I continue to be deeply disappointed that so many of our professional organizations are shying away from a simple statement of support for our Black colleagues. If you’re disappointed too, make sure that your voice is being heard. For those of you that hope neutrality offers some sort of haven - your inaction is not neutral, and the harm it causes is real. If something structural causes a stumbling block for a statement such as this, perhaps it is time to question the structure we’ve built and how it might be adapted to serve us better in the future.

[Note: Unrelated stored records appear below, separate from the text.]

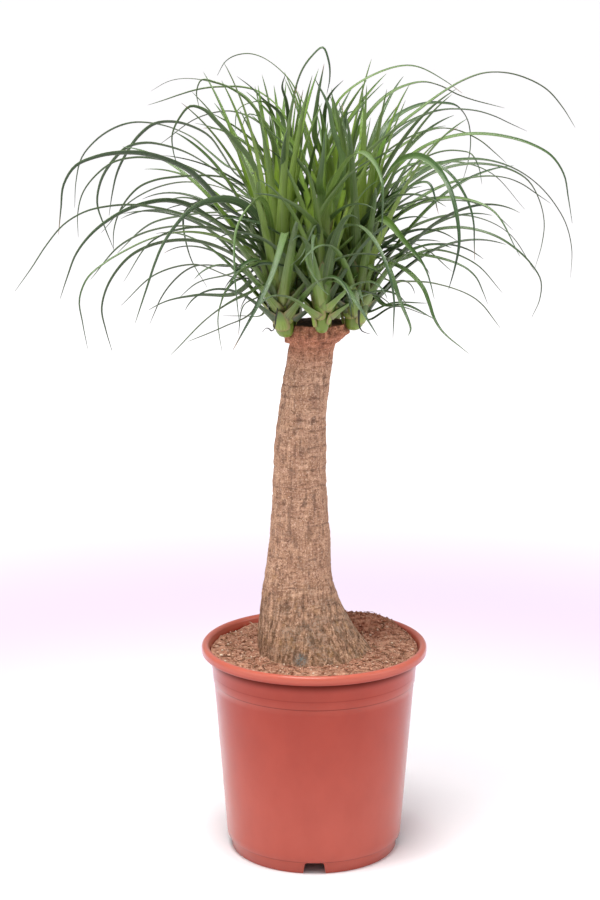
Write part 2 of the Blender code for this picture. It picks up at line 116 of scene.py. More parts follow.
def spline(rows, count, knots=None):
    """Rows on a smooth curve through the given rows, evenly spaced along their knots."""
    rows = np.asarray(rows, float)
    knots = np.arange(len(rows), dtype=float) if knots is None else np.asarray(knots, float)
    slopes = np.gradient(rows, knots, axis=0)
    at = np.linspace(knots[0], knots[-1], count)
    i = np.clip(np.searchsorted(knots, at, side="right") - 1, 0, len(rows) - 2)
    gap = (knots[i + 1] - knots[i])[:, None]
    t = ((at - knots[i])[:, None]) / gap
    ends = rows[i] * (1 + 2 * t) * (1 - t) ** 2 + rows[i + 1] * t * t * (3 - 2 * t)
    return ends + gap * (slopes[i] * t * (1 - t) ** 2 - slopes[i + 1] * t * t * (1 - t))


# ---------------------------------------------------------------- meshes

def piece(name, points, faces, material, replaces=(), vectors=None, sharp=40):
    """One closed mesh piece that rides on the root body."""
    data = bpy.data.meshes.new(name)
    data.from_pydata(np.asarray(points, float).tolist(), [], faces)
    for key, rows in (vectors or {}).items():
        layer = data.attributes.new(key, "FLOAT_VECTOR", "POINT")
        layer.data.foreach_set("vector", np.asarray(rows, np.float32).ravel())
    data.materials.append(material)
    data.shade_smooth()
    data.set_sharp_from_angle(angle=math.radians(sharp))
    made = bpy.data.objects.new(name, data)
    bpy.context.scene.collection.objects.link(made)
    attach(made, BODY)
    if replaces:
        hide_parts(*replaces)
    return made


def tube_faces(rings, count, start=0):
    """Quads that join rings of count points each."""
    faces = []
    for k in range(rings - 1):
        low = start + k * count
        for j in range(count):
            n = (j + 1) % count
            faces.append((low + j, low + n, low + count + n, low + count + j))
    return faces


def welded(name):
    """(points, neighbours) of a CAD node, with the points that share a place joined."""
    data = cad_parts[name].data
    places = {}
    index = []
    points = []
    for vertex in data.vertices:
        key = tuple(round(c, 6) for c in vertex.co)
        if key not in places:
            places[key] = len(points)
            points.append(np.array(vertex.co, float))
        index.append(places[key])
    near = [set() for _ in points]
    for edge in data.edges:
        a, b = index[edge.vertices[0]], index[edge.vertices[1]]
        if a != b:
            near[a].add(b)
            near[b].add(a)
    return np.array(points), near


def layers_from(start, near):
    """The points reached from start, one list for each number of steps."""
    seen, layers = {start}, [[start]]
    while True:
        found = sorted({b for a in layers[-1] for b in near[a]} - seen)
        if not found:
            return layers
        seen |= set(found)
        layers.append(found)


def leaf_stations(name):
    """(spine, half widths as vectors) of a CAD leaf, from the shoot to the tip."""
    points, near = welded(name)
    for start in range(len(points)):
        layers = layers_from(start, near)
        if len(layers) > 3 and all(len(layer) == 3 for layer in layers[1:]):
            break
    spine, sides = [points[start]], []
    for layer in layers[1:]:
        ring = points[layer]
        pairs = ((0, 1, 2), (1, 2, 0), (2, 0, 1))
        a, b, keel = max(pairs, key=lambda p: np.linalg.norm(ring[p[0]] - ring[p[1]]))
        half = (ring[b] - ring[a]) / 2
        if sides and np.dot(half, sides[-1]) < 0:
            half = -half
        spine.append((ring[a] + ring[b]) / 2)
        sides.append(half)
    below = ring[keel] - spine[-1]
    sides.insert(0, sides[0] * 0.05)
    spine, sides = np.array(spine[::-1]), np.array(sides[::-1])
    if np.dot(np.cross(spine[1] - spine[0], sides[0]), below) > 0:
        sides = -sides
    return spine, sides


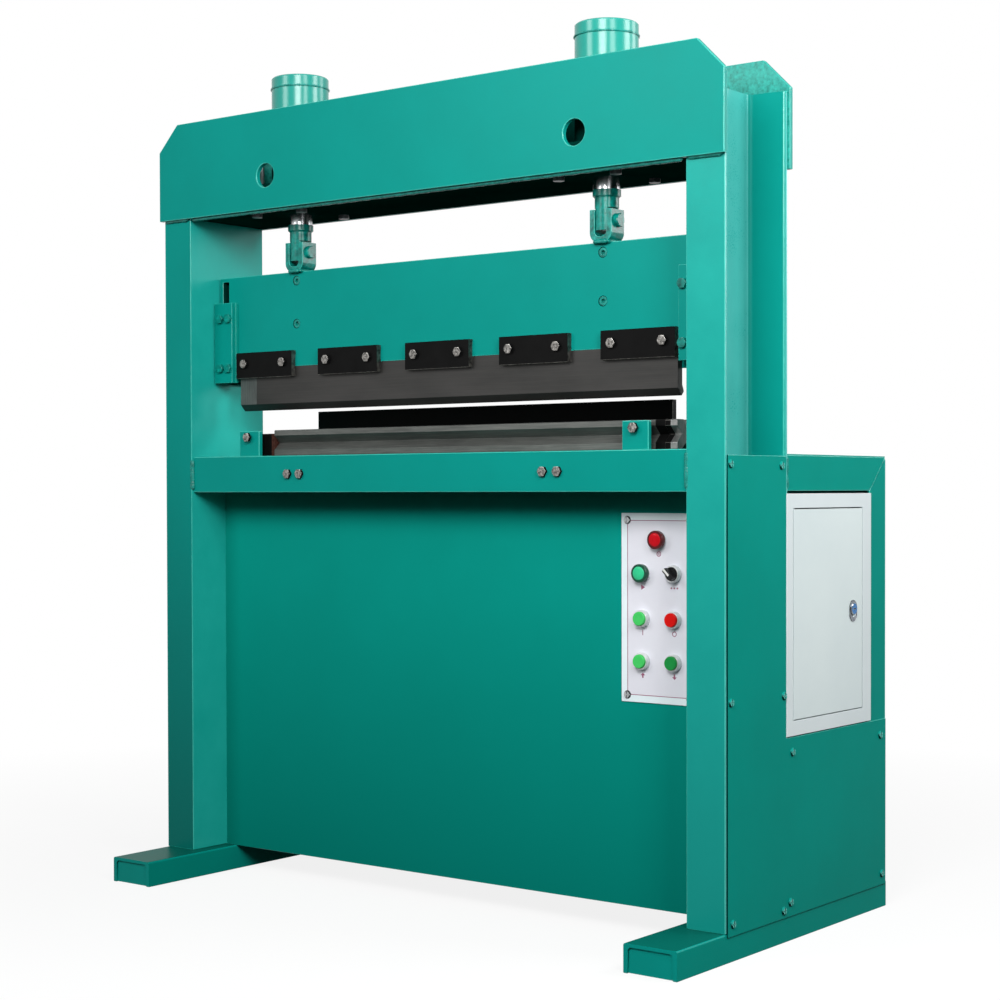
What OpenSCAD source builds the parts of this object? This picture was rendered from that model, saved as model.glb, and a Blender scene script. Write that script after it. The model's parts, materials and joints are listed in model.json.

Here’s to the ongoing act of creating our professional organizations.

2 comments:

  1. Thanks for writing up this story. It's disappointing to read that SPIE has such a strange policy regarding children at the meeting (are there exhibition demonstrations that are dangerous for children or something?) but encouraging that they're reviewing it, with an eye toward changing it.

    My wife and I had a similar experience at a DPS meeting a few years ago. We purchased tickets for the opening reception and brought our toddler but were told at the door by hotel staff that no children were allowed in. My wife and I ended up taking turns sitting in the floor of the hallway with our daughter, trying to eat the food that we smuggled out of the reception (which we had paid for).

    It turned out that it was the hotel's mistake and that DPS did not have a ban on children at their receptions -- it was just not communicated to the hotel. DPS kindly refunded one of our tickets.

    It seems these kinds of stories are opening people's eyes, and hopefully, in the not-too-distant future, children at professional meetings will not seem unusual at all.

    ReplyDelete
  2. It is so important to speak out about needs, challenges, and priorities -- communication such as the comments shared in Edinburgh with conference organizers of SPIE Astronomical Telescopes and Instrumentation and with staff of SPIE, the international society for optics and photonics, will help inform policies and practices going forward. Thank you to Sarah and everyone else who initiated this conversation via various discussions at SPIE Astro on gender equity and family-friendly events.